More than 25,000 Chicago teachers will return to school on Friday after an 11-day strike in the nation’s third-largest school system ended, with a tentative deal ensuring millions of dollars to reduce class sizes and bring more nurses and social workers on campuses.
Classes will resume for some 300,000 public school students, Mayor Lori Lightfoot said Thursday in announcing the strike’s end.
Chicago Public Schools and the Chicago Teachers Union reached an agreement that will result in five days of classes being made up. The union wanted twice as many days to be added to the calendar but settled on the compromise, both sides said.
Late Wednesday, the union agreed to the five-year contract agreement with CPS but the union said it wanted a firm commitment that the days the students missed would be added to the calendar.
Union members went to City Hall Thursday to ask for the extra school days.
The compromise marked a reversal of Lightfoot’s initial position. She had said teachers would not get the days back from when they were on strike and that pushing the issue would just keep students out of school longer.
“In the interest of our students and our parents who have been suffering, it was important to me to make sure that we got our kids back in class,” Lightfoot said. “Enough is enough. And so, in the spirit of compromise, we agreed. It was a hard-fought discussion, took us a lot of time to get there but I think this is the right thing ultimately for our city.”
In a tweet, CPS CEO Janice K. Jackson said: “Our students will be back in school. These are words I’ve been waiting and wanting to say for weeks now. This is what matters most.”
Union President Jesse Sharkey told reporters he was pleased that teachers will able to return to work.
“Frankly, it’s been hard on teachers to be out this long. And it’s been hard on parents to be out this long. It’s been hard on our students,” he said.

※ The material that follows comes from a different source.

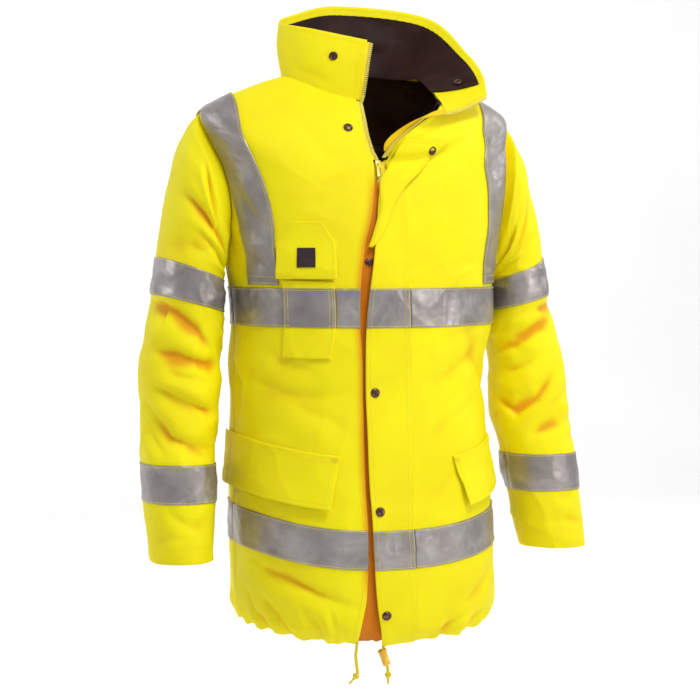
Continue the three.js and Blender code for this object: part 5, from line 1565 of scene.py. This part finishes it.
def tape_piece(name, tape, left, right, top_extra, nodes):
    """A band of tape round part of the trunk, between two edge angles."""
    s, t = trunk_grid(even(*tape, 2.3), left, right, 2.6)
    p, n = trunk(s, t)
    rim = tape_rim(s, *tape) * smooth(0, 4, (t - left(s)) * ROUND) * smooth(0, 4, (right(s) - t) * ROUND)
    rough = crumple(s, t * ROUND) * rim
    outer, inner = faces_of(p, n, top_extra + TAPE + rough, np.full(s.shape, top_extra - 0.6))
    cloth_piece(name, outer, inner, np.stack([t * ROUND, -s], -1), TAPE_CLOTH, nodes)
    for edge in (tape[0] + 2.2, tape[1] - 2.2):
        t_line = np.linspace(float(left(np.array(edge))), float(right(np.array(edge))), 200)
        sew_trunk(edge, t_line, top_extra + TAPE + 0.12)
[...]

The deal must be ratified by CTU rank-and-file members. That vote takes place in schools 10 days after a strike is suspended, the union said.
Terms of the agreement
For nearly two weeks, union members picketed and rallied in the streets calling for demands such as smaller class sizes and more case managers, librarians and other support staff in a city where many children face poverty, violence or grief at a young age.
Here are some of the terms of the agreement that union members accepted late Wednesday:
— Staffing increases, including 209 more social worker positions, which will allow for one to be placed in every school, and 250 more nursing positions by end of the contract
— $35 million a year to reduce oversized K-12 classrooms
— $2.5 million in recruitment and training
Lightfoot called the contract “historic.”
“This has been a very hard and difficult journey,” she said.
The strike’s unintended victims
While the strike called attention to issues educators faced in the schools, there were a number of unintended victims.
Many high school athletes, including tennis and soccer teams, have missed playoff and regional competitions during the strike. The Illinois High School Association forbids athletes from striking schools to compete during a work stoppage.
Football teams were in jeopardy of not being able to compete in the playoffs that start on Saturday.
If the strike dragged, counselors wouldn’t have been able to send in transcripts for college applications. Many universities set Friday for early decision deadlines.
Teachers were at risk of losing their benefits.
“Health insurance coverage is based on being in pay status on the first day of the month, so we are covered for the month of October,” the union’s website said.
“If the Mayor chooses to cut health insurance effective November 1st, members (and their covered dependents) will automatically be eligible for COBRA.”
COBRA offers temporary coverage of health benefits under certain circumstances. But it’s often much more expensive than standard health insurance plans.
Victory for support staff
Chicago Public Schools reached an initial deal earlier this week with SEIU Local 73, the union representing school support staff.
“This is a victory for working people in Chicago and shows what is possible when we unite and take action,” SEIU Local 73 President Dian Palmer said.
“The lowest-paid support workers who are the backbone of our schools are going to see raises that mean their families won’t have to struggle living in an expensive city where costs keep going up,” he said.